:: DO THIS ::
Quote verbatim everything from the line containing "Write the build123d" down to the line containing "plate_edge_round = 0.4", with both of those lines included and no others.

3D code data:

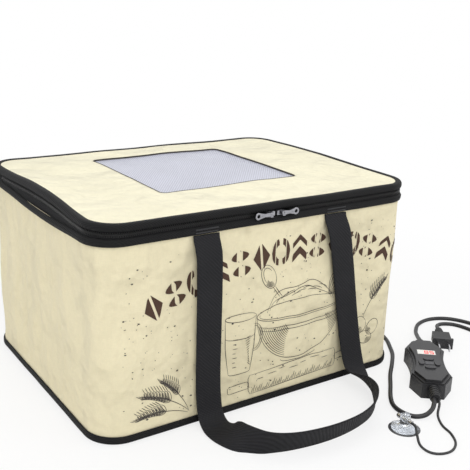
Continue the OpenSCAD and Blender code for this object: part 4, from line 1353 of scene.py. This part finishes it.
class PROOFER_OT_controller(bpy.types.Operator):
    """Finish the controller, the probe, the plug and the parts inside"""
    bl_idname = "proofer.controller"
    bl_label = "Controller, probe and plug"

    def execute(self, context):
        case = moulded_finish("case plastic", srgb(30, 30, 32), 0.38, 0.1)
        keys = moulded_finish("key rubber", srgb(52, 52, 55), 0.5, 0.05)
        rubber = bpy.data.materials["cord rubber"]
        steel = metal_finish("bare steel", srgb(205, 205, 208), 0.22)
        for node in ("case_lower", "case_upper"):
            dress(node, case)
        for node in ("button_power", "button_down", "button_up", "button_set", "key_pad"):
            dress(node, keys)
        for node in ("relief_top", "relief_bottom", "plug_body", "cable_grommet"):
            dress(node, rubber)
        for node in ("probe_tip", "plug_blades", "case_screws"):
            dress(node, steel)
        dress("display_window", lit_finish("display pane", srgb(214, 214, 210), 0.35))
        dress("display_digits", lit_finish("display digits", srgb(226, 40, 30), 0.8))
        dress("suction_cup", clear_finish("clear cup"))
        dress("circuit_board", moulded_finish("board lacquer", srgb(36, 92, 52), 0.4))
        dress("heating_mat", moulded_finish("mat rubber", srgb(38, 38, 40), 0.7, 0.3))
        dress("mat_gland", moulded_finish("gland rubber", srgb(30, 30, 32), 0.6, 0.1))
        dress("bottom_panel", bpy.data.materials["wall canvas"])
        dress("base_board", moulded_finish("board", srgb(32, 32, 33), 0.8))
        return {"FINISHED"}


class PROOFER_OT_stage(bpy.types.Operator):
    """Lay the pale floor and set the soft studio lamps"""
    bl_idname = "proofer.stage"
    bl_label = "Stage"

    def execute(self, context):
        floor = mesh_piece("floor", [(-6, -6, 0), (6, -6, 0), (6, 6, 0), (-6, 6, 0)], [(0, 1, 2, 3)])
        material = bpy.data.materials.new("pale floor")
        material.use_nodes = True
        tree = material.node_tree
        shader = tree.nodes["Principled BSDF"]
        shader.inputs["Base Color"].default_value = (*colours().floor, 1)
        shader.inputs["Roughness"].default_value = 0.9
        shader.inputs["Specular IOR Level"].default_value = 0.1
        glow = tree.nodes.new("ShaderNodeEmission")
        glow.inputs["Strength"].default_value = 1.0
        seen = tree.nodes.new("ShaderNodeLightPath")
        blend = tree.nodes.new("ShaderNodeMixShader")
        place = tree.nodes.new("ShaderNodeTexCoord")
        away = tree.nodes.new("ShaderNodeVectorMath")
        away.operation = "LENGTH"
        tree.links.new(place.outputs["Object"], away.inputs[0])
        white = math_node(tree, "MULTIPLY_ADD", away.outputs["Value"], 0.55, 0.62)
        white = math_node(tree, "MINIMUM", white, 1.0)
        tree.links.new(math_node(tree, "MULTIPLY", seen.outputs["Is Camera Ray"], white), blend.inputs["Fac"])
        tree.links.new(shader.outputs[0], blend.inputs[1])
        tree.links.new(glow.outputs[0], blend.inputs[2])
        tree.links.new(blend.outputs[0], tree.nodes["Material Output"].inputs["Surface"])
        floor.data.materials.append(material)
        world = bpy.data.worlds.new("studio")
        context.scene.world = world
        world.use_nodes = True
        tree = world.node_tree
        tree.nodes["Background"].inputs["Color"].default_value = (1, 1, 1, 1)
        tree.nodes["Background"].inputs["Strength"].default_value = 0.45
        plain = tree.nodes.new("ShaderNodeBackground")
        plain.inputs["Color"].default_value = (1, 1, 1, 1)
        plain.inputs["Strength"].default_value = 1.0
        choose = tree.nodes.new("ShaderNodeMixShader")
        path = tree.nodes.new("ShaderNodeLightPath")
        direct = math_node(tree, "MAXIMUM", path.outputs["Is Camera Ray"], path.outputs["Is Glossy Ray"])
        direct = math_node(tree, "MAXIMUM", direct, path.outputs["Is Transmission Ray"])
        tree.links.new(direct, choose.inputs["Fac"])
        tree.links.new(tree.nodes["Background"].outputs[0], choose.inputs[1])
        tree.links.new(plain.outputs[0], choose.inputs[2])
        tree.links.new(choose.outputs[0], tree.nodes["World Output"].inputs["Surface"])
        for name, place, power, size in (("key lamp", (-0.6, -1.7, 1.9), 24, 1.4),
                                         ("side lamp", (-1.9, 0.1, 1.1), 9, 1.4),
                                         ("right lamp", (1.6, -1.5, 0.9), 9, 1.2),
                                         ("top lamp", (0.4, 0.5, 2.2), 12, 1.6)):
            data = bpy.data.lights.new(name, "AREA")
            data.energy = power
            data.size = size
            lamp = placed(name, data)
            lamp.location = place
            aim = Vector((0, 0, 0.1)) - Vector(place)
            lamp.rotation_euler = aim.to_track_quat("-Z", "Y").to_euler()
        context.scene.view_settings.view_transform = "Standard"
        return {"FINISHED"}


class PROOFER_PT_panel(bpy.types.Panel):
    """Lists the makers of the dough proofer"""
    bl_label = "Dough Proofer"
    bl_idname = "PROOFER_PT_panel"
    bl_space_type = "VIEW_3D"
    bl_region_type = "UI"
    bl_category = "Proofer"

    def draw(self, context):
        for maker in MAKERS:
            self.layout.operator(maker.bl_idname)


MAKERS = (PROOFER_OT_camera, PROOFER_OT_cords, PROOFER_OT_walls, PROOFER_OT_bindings, PROOFER_OT_zipper,
          PROOFER_OT_lid, PROOFER_OT_handles, PROOFER_OT_print, PROOFER_OT_controller, PROOFER_OT_stage)
CLASSES = (ProoferSizes, ProoferColours, *MAKERS, PROOFER_PT_panel)


def register():
    for item in CLASSES:
        bpy.utils.register_class(item)
    bpy.types.Scene.proofer_sizes = PointerProperty(type=ProoferSizes)
    bpy.types.Scene.proofer_colours = PointerProperty(type=ProoferColours)


def unregister():
    del bpy.types.Scene.proofer_colours
    del bpy.types.Scene.proofer_sizes
    for item in reversed(CLASSES):
        bpy.utils.unregister_class(item)


def main():
    register()
    bpy.ops.proofer.camera()
    bpy.ops.proofer.cords()
    bpy.ops.proofer.walls()
    bpy.ops.proofer.bindings()
    bpy.ops.proofer.zipper()
    bpy.ops.proofer.lid()
    bpy.ops.proofer.handles()
    bpy.ops.proofer.print()
    bpy.ops.proofer.controller()
    bpy.ops.proofer.stage()
    bpy.context.view_layer.update()


if __name__ == "__main__":
    main()
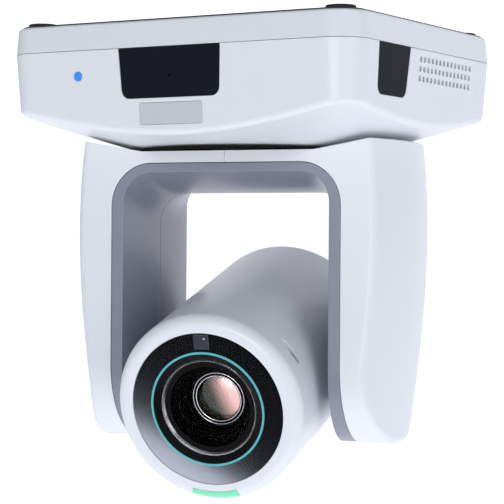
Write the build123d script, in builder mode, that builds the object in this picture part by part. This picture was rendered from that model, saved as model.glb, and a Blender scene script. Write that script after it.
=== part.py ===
from build123d import *
import os
from math import atan2, cos, degrees, pi, radians, sin, sqrt, tan

# A pan-tilt-zoom camera hanging under a ceiling.  Millimetres, X to the right seen from the front,
# Y to the back, Z up.  The origin is the centre of the mounting face, on the pan axis.

# ---- resting pose ----
rest_pan = 11.0            # yoke turned towards +X, degrees
rest_tilt = 15.9           # lens turned below level, degrees

# ---- base housing ----
base_width = 180.0
base_depth = 145.0
base_corner = 15.0
base_wall = 2.2
seam_z = -12.7             # parting line between the two base shells
seam_gap = 0.2
top_inset = 1.0            # the upper shell leans in by this much at its top
top_round = 1.2
wall_draft = 4.7           # lean of the lower walls, degrees
belly_z = -55.5            # flat middle of the underside
belly_slope = 0.29
belly_flat_radius = 53.0   # where the flat middle would meet the cone
belly_blend = 60.0
belly_edge_round = 3.0
fit_gap = 0.15             # gap round a piece let into a wall

# ---- mounting plate, feet and screws ----
plate_thickness = 1.5
plate_proud = 0.8
plate_margin = 2.0         # upper shell's rim beside the plate
plate_corner = 12.0
ledge_width = 9.0
ledge_thickness = 2.0
tripod_radius = 3.175
tripod_depth = 9.5
tripod_boss_radius = 7.0
bolt_spacing_x = 80.0
bolt_spacing_y = 60.0
bolt_hole_radius = 2.1
nut_radius = 4.0
nut_height = 5.0
foot_radius = 6.5
foot_height = 1.6
foot_x = 77.0
foot_y = 60.0
foot_peg_radius = 2.5
case_screw_x = 80.0
case_screw_y = 42.0
case_screw_radius = 1.5
case_screw_head = 2.9
case_screw_length = 20.0
case_post_radius = 4.2
screw_clearance = 0.05
driver_slot_length = 3.4
driver_slot_width = 0.7
plate_edge_round = 0.4

# ---- windows, light, badge and vents in the base walls ----
window_depth = 22.0        # height of each dark window below the seam
window_corner = 4.2
window_sink = 0.2
window_thickness = 2.0
front_window_width = 52.2
front_window_taper = 1.2   # narrowing on each side
front_middle = -1.0        # middle of the front window and the badge on X
side_window_width = 30.0
side_window_taper = 1.7
side_window_y = -34.5
receiver_z = -25.3
receiver_hole = 0.7
receiver_width = 8.0
receiver_height = 7.0
receiver_depth = 4.5
led_x = -49.2
led_z = -24.1
led_radius = 2.1
led_proud = 0.4
led_length = 5.0
badge_width = 32.0
badge_height = 9.4
badge_z = -41.7
badge_thickness = 1.0
badge_corner = 1.0
vent_columns = 14
vent_rows = 3
vent_pitch_y = 3.88
vent_pitch_z = 4.25
vent_y = 16.5
vent_z = -21.15
vent_width = 2.3
vent_height = 2.4

# ---- sockets at the back ----
panel_width = 128.0
panel_height = 22.0
panel_z = -25.5
panel_thickness = 2.0
panel_lip = 2.0
board_z = -15.0            # upper face of the main board
board_thickness = 1.6
board_width = 140.0
board_depth = 104.0
socket_gap = 0.2
socket_length = 16.0
socket_proud = 0.5
standoff_radius = 2.8
standoff_screw_radius = 1.4
board_standoffs = ((-62, -30), (62, -30), (-62, 40), (62, 40))
# Chips under the main board: place on X and Y, width, depth and height.
board_parts = (
    (24, 8, 22, 22, 2.2),
    (24, -16, 11, 13, 1.2),
    (40, -16, 11, 13, 1.2),
    (-14, 34, 14, 14, 1.6),
    (50, 12, 12, 12, 4.0),
    (50, 28, 8, 8, 9.0),
    (-56, 24, 9, 9, 5.0),
    (6, -32, 16, 5, 1.8),
)

# ---- pan drive ----
hub_radius = 24.0
hub_bore = 14.0
hub_top = -42.0
bush_wall = 4.0
bush_flange = 33.0
bush_flange_height = 2.0
running_gap = 0.05
pan_gear_teeth = 72
pan_pinion_teeth = 14
pan_module = 1.0
pan_gear_height = 5.0
motor_radius = 19.0
motor_height = 14.0
motor_shaft_radius = 2.5
deck_z = -36.0             # underside of the deck that carries the pan motor
deck_thickness = 1.5
deck_width = 130.0
deck_depth = 92.0
deck_post_x = 58.0
deck_post_y = 38.0
deck_post_radius = 4.0
deck_screw_radius = 1.3
deck_screw_length = 8.0
motor_bore_share = 0.7     # how far the shaft's bore goes into a motor
hub_flange_height = 2.0
pressure_angle = 25.0
addendum = 0.9             # of the module
dedendum = 1.2
gear_backlash = 0.1        # taken off each tooth at the pitch circle
flank_steps = 3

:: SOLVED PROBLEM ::
Write the build123d script, in builder mode, that builds the object in this picture part by part. This picture was rendered from that model, saved as model.glb, and a Blender scene script. Write that script after it.
=== part.py ===
from build123d import *
import os
from math import atan2, cos, degrees, pi, radians, sin, sqrt, tan

# A pan-tilt-zoom camera hanging under a ceiling.  Millimetres, X to the right seen from the front,
# Y to the back, Z up.  The origin is the centre of the mounting face, on the pan axis.

# ---- resting pose ----
rest_pan = 11.0            # yoke turned towards +X, degrees
rest_tilt = 15.9           # lens turned below level, degrees

# ---- base housing ----
base_width = 180.0
base_depth = 145.0
base_corner = 15.0
base_wall = 2.2
seam_z = -12.7             # parting line between the two base shells
seam_gap = 0.2
top_inset = 1.0            # the upper shell leans in by this much at its top
top_round = 1.2
wall_draft = 4.7           # lean of the lower walls, degrees
belly_z = -55.5            # flat middle of the underside
belly_slope = 0.29
belly_flat_radius = 53.0   # where the flat middle would meet the cone
belly_blend = 60.0
belly_edge_round = 3.0
fit_gap = 0.15             # gap round a piece let into a wall

# ---- mounting plate, feet and screws ----
plate_thickness = 1.5
plate_proud = 0.8
plate_margin = 2.0         # upper shell's rim beside the plate
plate_corner = 12.0
ledge_width = 9.0
ledge_thickness = 2.0
tripod_radius = 3.175
tripod_depth = 9.5
tripod_boss_radius = 7.0
bolt_spacing_x = 80.0
bolt_spacing_y = 60.0
bolt_hole_radius = 2.1
nut_radius = 4.0
nut_height = 5.0
foot_radius = 6.5
foot_height = 1.6
foot_x = 77.0
foot_y = 60.0
foot_peg_radius = 2.5
case_screw_x = 80.0
case_screw_y = 42.0
case_screw_radius = 1.5
case_screw_head = 2.9
case_screw_length = 20.0
case_post_radius = 4.2
screw_clearance = 0.05
driver_slot_length = 3.4
driver_slot_width = 0.7
plate_edge_round = 0.4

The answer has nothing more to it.